La gouvernance du logement en Ile-de-France : une reprise en main de l’enjeu par l’Etat est la seule solution viable et efficace

Inutile de revenir en détail sur les causes des problèmes du logement en Ile-de-France. Tous s’accordent sur un constat : la pénurie de logement. Les effets d’annonce avant les élections comme par exemple le blocage partiel des loyers ou encore leur encadrement n’y feront rien. Ce sont bien souvent des effets de communication qui n’auront aucun impact positif sur le marché de l’immobilier, bien au contraire. L’expérience de la loi de 1948 - qui rappelons-le a entrainé le terrible hiver 1954 - démontre bien l’effet pervers de telles mesures. Pour les professionnels de l’immobilier réunis au sein de la Chambre FNAIM Paris Ile-de-France, le débat sur le logement mérite mieux. Il mérite un engagement national sincère et volontariste sur le long terme, au niveau de l’Etat. Certes, répondre à l’urgence est un impératif social et économique évident.
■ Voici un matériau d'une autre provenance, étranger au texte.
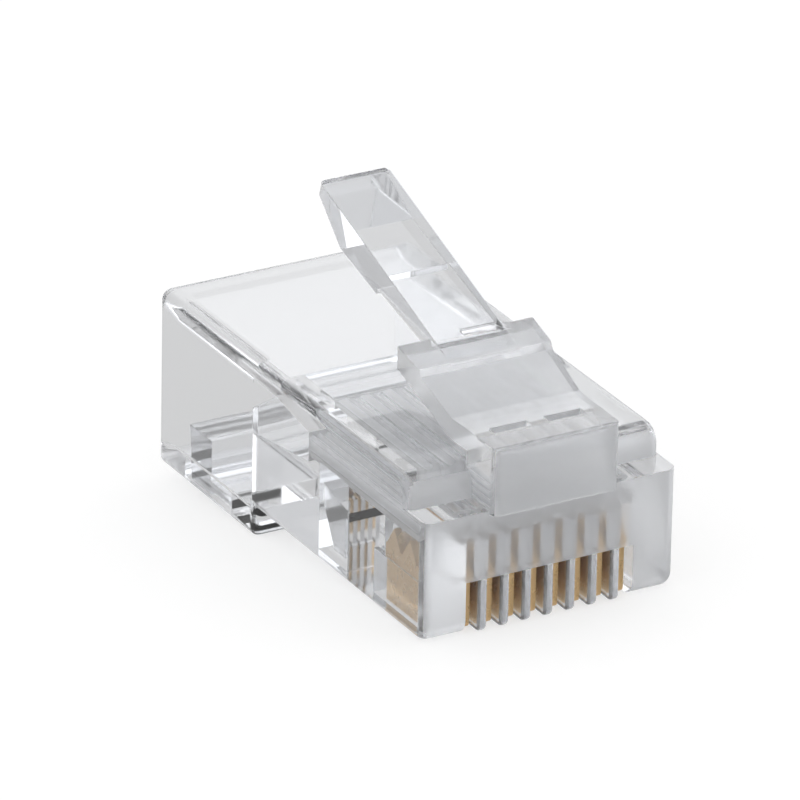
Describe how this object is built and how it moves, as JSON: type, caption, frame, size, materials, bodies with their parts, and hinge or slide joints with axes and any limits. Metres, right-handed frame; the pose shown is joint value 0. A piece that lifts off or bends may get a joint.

Nous professionnels avons d’ailleurs formulé un certain nombre de propositions efficaces et simples à mettre en œuvre pour remédier aux situations les plus tendues, notamment en faisant participer le parc privé au logement social. Mais le réel enjeu est celui de la volonté politique en la matière qui passe par la construction de 70 000 logements par an à programmer. Sans cette volonté d’impulsion majeure, la question du logement en Ile-de-France restera une frustration pour des centaines de milliers de nos concitoyens, qu’ils soient locataires ou propriétaires. Mais la volonté politique ne s’affirme pas, elle s’incarne. Pour atteindre cet objectif, l’urgence est à une réelle gouvernance du logement en Ile-de-France. Elle sera à la fois  le garant d’une réelle ambition pour redresser la situation du logement dans notre région ; elle donnera un signe fort aux investisseurs qui aujourd’hui doutent ;  elle renforcera l’attractivité de notre capitale monde. Car le Grand Paris est une nécessité. Plus personne - à gauche comme à droite – n’a de doute sur ce point, sauf peut-être à une ou deux exceptions près, telle que la nouvelle Ministre du Logement Cécile Duflot.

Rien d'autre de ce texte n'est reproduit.